The Risk: Defensibility and Under-Collection

In a legal context, this is a major red flag. If you are relying on KQL to be inclusive, but your query only looks for the custodian’s current "identity," you are effectively self-selecting a subset of the data. This isn't just a technical glitch; it’s a defensibility risk.

The Solutions: How to Solve the Identity Crisis

So, how do we fix this? There are two main paths, depending on your setup and your budget.

Solution A: Build a Bespoke Identity Tool
If KQL is your preferred method of searching, you need to be better informed before you even open Purview. The most effective way to do this is to build a custom tool or dashboard that pulls historical identity information from your HR systems or take a feed from Active Directory to gather identifiers as they change over time.

This tool should provide investigators with a "Full Identity Map" for any custodian, including:

  • Every SMTP address ever assigned to them.

  • Previous UPNs and Display Names.

  • Tenure dates.

By surfacing this information up front, investigators can build KQL queries that include every identifier the custodian has ever used, ensuring the index returns a complete set of results.

Solution B: The "Premium" Approach (E5/Review Sets)
If you have eDiscovery Premium (E5), there is a much more robust way to handle this: Stop using inclusive KQL at the search stage.

Instead of trying to match specific identifiers up front, you should target the custodian’s mailbox directly as a data source. Run a broad search—using only date ranges or specific keywords—and move those results directly into a Review Set.

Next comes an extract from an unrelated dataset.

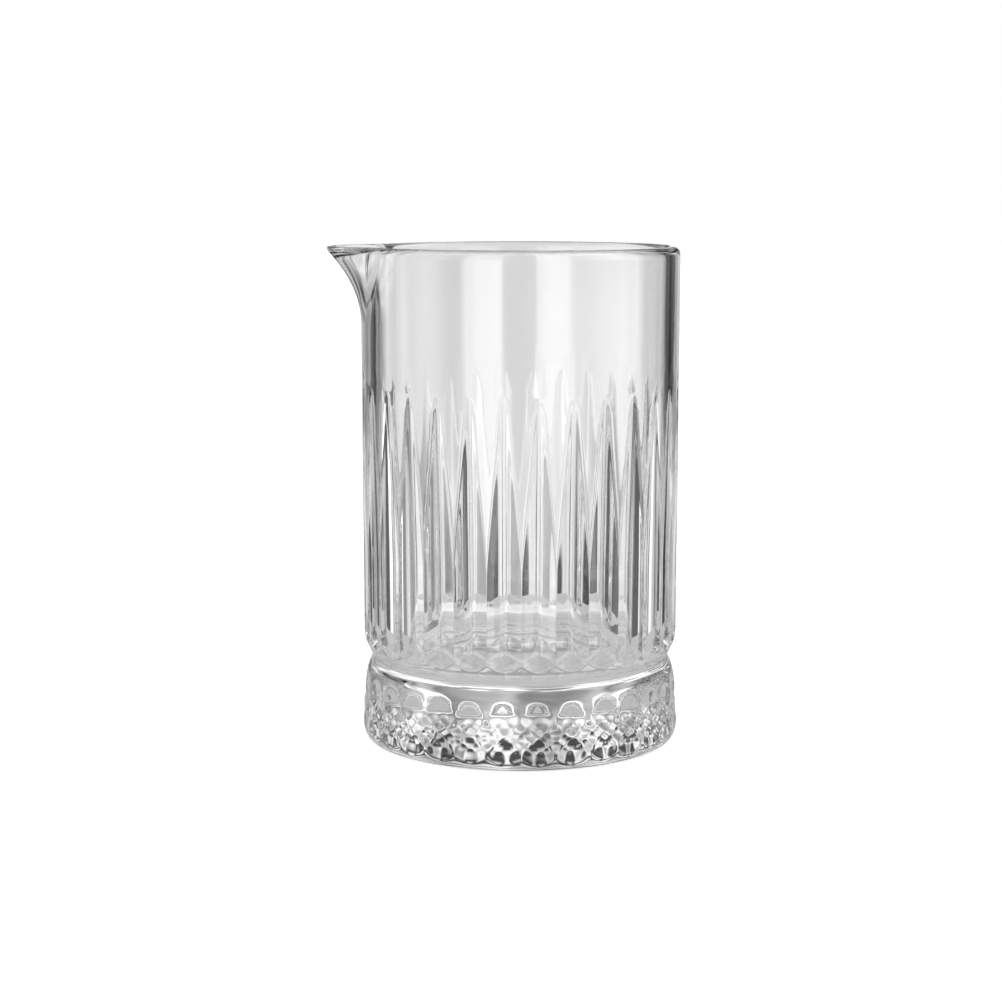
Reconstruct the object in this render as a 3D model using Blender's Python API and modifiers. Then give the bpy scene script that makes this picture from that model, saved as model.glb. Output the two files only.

By targeting the mailbox (the container) rather than trying to match the person (the identity) via KQL, you bypass the identity crisis entirely. The Review Set will pull in all data that matches your keywords or dates, regardless of which version of the custodian's name or email address was stamped on the metadata at the time the email was sent.

Summary

We have to accept that Microsoft Purview isn’t a time machine; it’s a reflection of your current Entra ID state. To avoid the trap of under-collection, you either need to arm your investigators with a complete historical map of custodian identities or shift your workflow toward targeted mailbox collections in eDiscovery Premium.

In eDiscovery, what you don't know can hurt you—and usually, it's the identifiers you didn't know existed that cause the most trouble.